Yep, and if you need a parking pass, he’s not bad at nabbing those, either. His arrest for swiping a Western parking decal last November was just a pathetic note on his rap sheet. Months from being a millionaire and he needs a $60 tag?

It reads like a summary of his near-deceased career. His aptitude as a stopper had fame in his grasp. His ineptitude as a person tackled him short of the goal, forcing a fumble that he may never recover.

So Where in the World is Bobby Sippio?

Actually, if you’re interested, he’s located precisely at minus-84.81 degrees west longitude and 39.43 degrees north latitude. In short, he’s in Peoria, Ill.
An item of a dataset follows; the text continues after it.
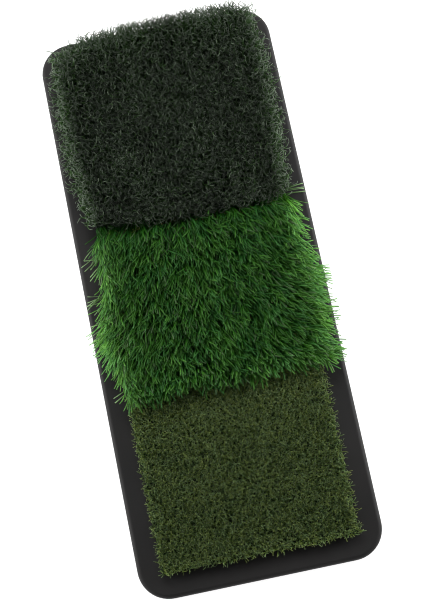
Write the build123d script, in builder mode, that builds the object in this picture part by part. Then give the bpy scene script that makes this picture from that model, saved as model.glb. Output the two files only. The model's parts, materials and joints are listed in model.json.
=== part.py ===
"""Golf hitting mat: a rubber base carrying three glued pieces of artificial turf.

Frame: origin at the centre of the underside, +X across the width, +Y along the length
from the short fairway turf towards the dense tee turf, +Z up. Millimetres.
"""
from build123d import *
import os

# --- base ---
base_length = 600.0
base_width = 250.0
base_thickness = 10.0
corner_radius = 32.0
top_edge_radius = 4.5
bottom_edge_chamfer = 0.8

# --- moulded grip on the underside: a lattice of lands between shallow square pockets ---
grip_pitch = 25.0
grip_land = 8.0
grip_pocket_radius = 2.0
grip_depth = 0.8
grip_columns = 8
grip_rows = 22

# --- turf pieces, cut to one width and laid end to end ---
turf_width = 200.0
turf_total_length = 550.0
turf_gap = 0.5
turf_count = 3

# --- layers under each pile, from the base upwards ---
adhesive_thickness = 0.4
adhesive_inset = 4.0
secondary_backing_thickness = 1.2
primary_backing_thickness = 0.6

# --- piles: height above the backing, and how far the free sides splay outwards at the top ---
fairway_height = 13.0
fairway_splay = 3.0
rough_height = 32.0
rough_splay = 17.0
rough_overhang = 12.0
rough_clearance = 1.0
tee_height = 28.0
tee_splay = 13.0
pile_edge_chamfer = 3.0

# --- rough turf: curly thatch between the stitch rows of the long blades ---
thatch_height = 12.0
stitch_row_pitch = 20.0
stitch_row_count = 10
stitch_row_thickness = 3.0
stitch_row_fit = 0.2

# --- derived ---
turf_length = (turf_total_length - (turf_count - 1) * turf_gap) / turf_count
turf_pitch = turf_length + turf_gap
fairway_y = -turf_pitch
rough_y = 0.0
tee_y = turf_pitch
secondary_backing_z = base_thickness + adhesive_thickness
primary_backing_z = secondary_backing_z + secondary_backing_thickness
pile_z = primary_backing_z + primary_backing_thickness
half_width = turf_width / 2
half_length = turf_length / 2


def save(part, name):
    """Label a finished piece and write it as its own STEP file."""
    part.label = name
    export_step(part, f"parts/{name}.step")


def layer(centre_y, bottom_z, thickness, inset=0.0):
    """One flat rectangular layer of a turf piece."""
    with BuildPart() as sheet:
        with BuildSketch(Plane.XY.offset(bottom_z)):
            with Locations((0, centre_y)):
                Rectangle(turf_width - 2 * inset, turf_length - 2 * inset)
        extrude(amount=thickness)
    return sheet.part


def pile_block(side_outline, bottom_z, top_z, splay):
    """A pile solid: its side outline across the mat, cut to an end-on outline that splays out."""
    with BuildPart() as block:
        with BuildSketch(Plane.YZ.offset(-base_width / 2)):
            with BuildLine():
                Polyline(*side_outline, close=True)
            make_face()
        extrude(amount=base_width)
        with BuildSketch(Plane.XZ):
            with BuildLine():
                Polyline(
                    (-half_width, bottom_z),
                    (half_width, bottom_z),
                    (half_width + splay, top_z),
                    (-half_width - splay, top_z),
                    close=True,
                )
            make_face()
        extrude(amount=base_length / 2, both=True, mode=Mode.INTERSECT)
        chamfer(block.faces().sort_by(Axis.Z)[-1].edges(), pile_edge_chamfer)
    return block.part


os.makedirs("parts", exist_ok=True)

# --- rubber base: rounded slab with a soft top edge and a pocketed underside ---
with BuildPart() as rubber_base:
    with BuildSketch():
        RectangleRounded(base_width, base_length, corner_radius)
    extrude(amount=base_thickness)
    fillet(rubber_base.faces().sort_by(Axis.Z)[-1].edges(), top_edge_radius)
    chamfer(rubber_base.faces().sort_by(Axis.Z)[0].edges(), bottom_edge_chamfer)
    with BuildSketch():
        with GridLocations(grip_pitch, grip_pitch, grip_columns, grip_rows):
            RectangleRounded(grip_pitch - grip_land, grip_pitch - grip_land, grip_pocket_radius)
    extrude(amount=grip_depth, mode=Mode.SUBTRACT)
save(rubber_base.part, "rubber_base")

# --- glue and backing layers, the same under each turf piece ---
for turf_name, turf_y in (("fairway", fairway_y), ("rough", rough_y), ("tee", tee_y)):
    save(
        layer(turf_y, base_thickness, adhesive_thickness, adhesive_inset),
        f"{turf_name}_turf_adhesive",
    )
    save(
        layer(turf_y, secondary_backing_z, secondary_backing_thickness),
        f"{turf_name}_turf_secondary_backing",
    )
    save(
        layer(turf_y, primary_backing_z, primary_backing_thickness),
        f"{turf_name}_turf_primary_backing",
    )

# --- fairway pile: low block, splayed at both sides and at the mat's near end ---
fairway_top = pile_z + fairway_height
fairway_outline = [
    (fairway_y - half_length, pile_z),
    (fairway_y + half_length, pile_z),
    (fairway_y + half_length, fairway_top),
    (fairway_y - half_length - fairway_splay, fairway_top),
]
with BuildPart() as fairway_turf_pile:
    add(pile_block(fairway_outline, pile_z, fairway_top, fairway_splay))
save(fairway_turf_pile.part, "fairway_turf_pile")

# --- rough blades: a block that leans out over the fairway, on ribs that are the stitch rows ---
rough_top = pile_z + rough_height
thatch_top = pile_z + thatch_height
overhang_z = fairway_top + rough_clearance
rough_outline = [
    (rough_y - half_length, thatch_top),
    (rough_y + half_length, thatch_top),
    (rough_y + half_length, rough_top),
    (rough_y - half_length - rough_overhang, rough_top),
    (rough_y - half_length - rough_overhang, overhang_z),
    (rough_y - half_length, overhang_z),
]
with BuildPart() as rough_turf_blades:
    add(pile_block(rough_outline, thatch_top, rough_top, rough_splay))
    with BuildSketch(Plane.XY.offset(pile_z)):
        with Locations((0, rough_y)):
            with GridLocations(stitch_row_pitch, 0, stitch_row_count, 1):
                Rectangle(stitch_row_thickness, turf_length)
    extrude(amount=thatch_height)
save(rough_turf_blades.part, "rough_turf_blades")

# --- rough thatch: strips of curly yarn that fill the space between the stitch rows ---
with BuildPart() as rough_turf_thatch:
    with BuildSketch(Plane.XY.offset(pile_z)):
        with Locations((0, rough_y)):
            Rectangle(turf_width, turf_length)
            with GridLocations(stitch_row_pitch, 0, stitch_row_count, 1):
                Rectangle(
                    stitch_row_thickness + 2 * stitch_row_fit, turf_length, mode=Mode.SUBTRACT
                )
    extrude(amount=thatch_height)
save(rough_turf_thatch.part, "rough_turf_thatch")

# --- tee pile: a dense block, splayed at both sides and at the mat's far end ---
tee_top = pile_z + tee_height
tee_outline = [
    (tee_y - half_length, pile_z),
    (tee_y + half_length, pile_z),
    (tee_y + half_length + tee_splay, tee_top),
    (tee_y - half_length, tee_top),
]
with BuildPart() as tee_turf_pile:
    add(pile_block(tee_outline, pile_z, tee_top, tee_splay))
save(tee_turf_pile.part, "tee_turf_pile")
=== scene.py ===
"""Golf hitting mat: a rubber base with fairway, rough and tee turf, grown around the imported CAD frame.

Metres, +X across the mat, +Y from the fairway towards the tee turf, +Z up.
"""
import json

import bpy
import numpy as np
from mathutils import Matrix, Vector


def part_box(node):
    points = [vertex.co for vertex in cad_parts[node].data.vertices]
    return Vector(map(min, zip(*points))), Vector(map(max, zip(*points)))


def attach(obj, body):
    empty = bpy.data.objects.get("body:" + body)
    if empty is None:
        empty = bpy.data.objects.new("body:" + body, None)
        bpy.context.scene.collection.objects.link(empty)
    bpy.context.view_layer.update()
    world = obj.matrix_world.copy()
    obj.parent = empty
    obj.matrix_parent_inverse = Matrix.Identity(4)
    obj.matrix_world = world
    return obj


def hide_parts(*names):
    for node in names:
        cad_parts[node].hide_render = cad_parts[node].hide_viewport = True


MM = 0.001

# --- camera and light ---
CAMERA_TILT = 12.398  # degrees off straight down, towards the fairway end
CAMERA_LEAN = -0.585  # degrees, sideways
CAMERA_TURN = -11.762  # degrees, about the view direction
CAMERA_DISTANCE = 1.5486
CAMERA_AIM = (4.5 * MM, -10.1 * MM)  # from the centre of the base's top
CAMERA_LENS = 89.53  # mm
CAMERA_SENSOR = 36.0  # mm, on the long side of the frame

COVE_LIGHT = 1.5  # brightness of the cove at the horizon, past the tee end
OVERHEAD_LIGHT = 0.14
CAMERA_SIDE_LIGHT = 0.6  # the cove's share at the fairway end
SOFTBOX_SIZE = 1.0
FLOOR_HALF_SIZE = 12.0  # its edge stays out of views from 15 degrees up
FLOOR_GREY = 0.40
FLOOR_GLOW = 0.94

# --- strands ---
TEE_LENGTH = 36.0 * MM  # along the curved strand, as are the other lengths
TEE_HALF_WIDTH = 0.40 * MM
TEE_RIM = 6 * MM  # the tee turf is stitched more densely this near to its edges
ROUGH_LENGTH = 38.0 * MM
ROUGH_HALF_WIDTH = 0.64 * MM
ROUGH_RIM = 7 * MM
ROUGH_FRONT_MARGIN = 4 * MM  # bare backing in front of the first row of blades
SIDE_REACH = 30 * MM  # how far past the turf's side the longest blades reach
FULL_FAN = 50  # degrees, about as far as the blades at a side turn out, strays apart
STRAY_TURN = 50  # degrees further out than the blades beside it
CORNER_STRAY_TURN = 75
STRAY_CUT = 7 * MM  # how much less far the stray blades reach
THATCH_LENGTH = 27.0 * MM
THATCH_HALF_WIDTH = 0.45 * MM
THATCH_MARGIN = np.array([8, 14, 0]) * MM  # kept free at the sides and at the ends
FAIRWAY_LENGTH = 14.0 * MM
FAIRWAY_HALF_WIDTH = 0.33 * MM
UV_MARGIN = 0.02  # keeps the colour chart off the edges of the UV square
UV_HALF_STEP = 0.003  # half the width of one strand on the colour chart


def rgb(r, g, b):
    """A colour with full alpha, from linear values."""
    return (r, g, b, 1.0)


def grey(level):
    """A neutral colour."""
    return rgb(level, level, level)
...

Bobby Sippio, once a potential first- or second-round NFL draft pick, is playing for the Peoria Pirates of arenafootball2. He’s playing for peanuts, next to guys who bag groceries for extra income, in a league widely considered a last shot for those with long-shot dreams and a playground for several has-been’s and never-were’s.

Attempts to reach Bobby were unsuccessful. And while his team won the prestigious ArenaCup last week, he apparently wasn’t a major cog in the wheel. Only his name, now Robert Sippio (apparently sounds more law-abiding), appears on the roster. No stats are to be found. Still, those who remember how good he was ponder how good might yet be.

“If he just goes and keeps his nose clean, I think we’ll see him move up the ladder,” Western defensive coordinator David Elson said.

Sadly, though, I wonder: Who really cares? His mom and the rest of his unconditionally loving family does, I’m sure. But I don’t. Do you?

There are far too many talented athletes – ones who also happen to be good people – out there for me to waste my time rooting for one who’s willing to blow it all for a parking pass and a puff. And who’s too foolish to realize he has.

I don’t feel sorry for Bobby Sippio. He’s had second, third, fourth chances. He’s had things handed to him, I’m sure. All he had to do was be a star on the field and manage not to screw up off it, and he’d be rich today.

No, I don’t feel sorry for Bobby.

I feel sorry for anyone who counts on him.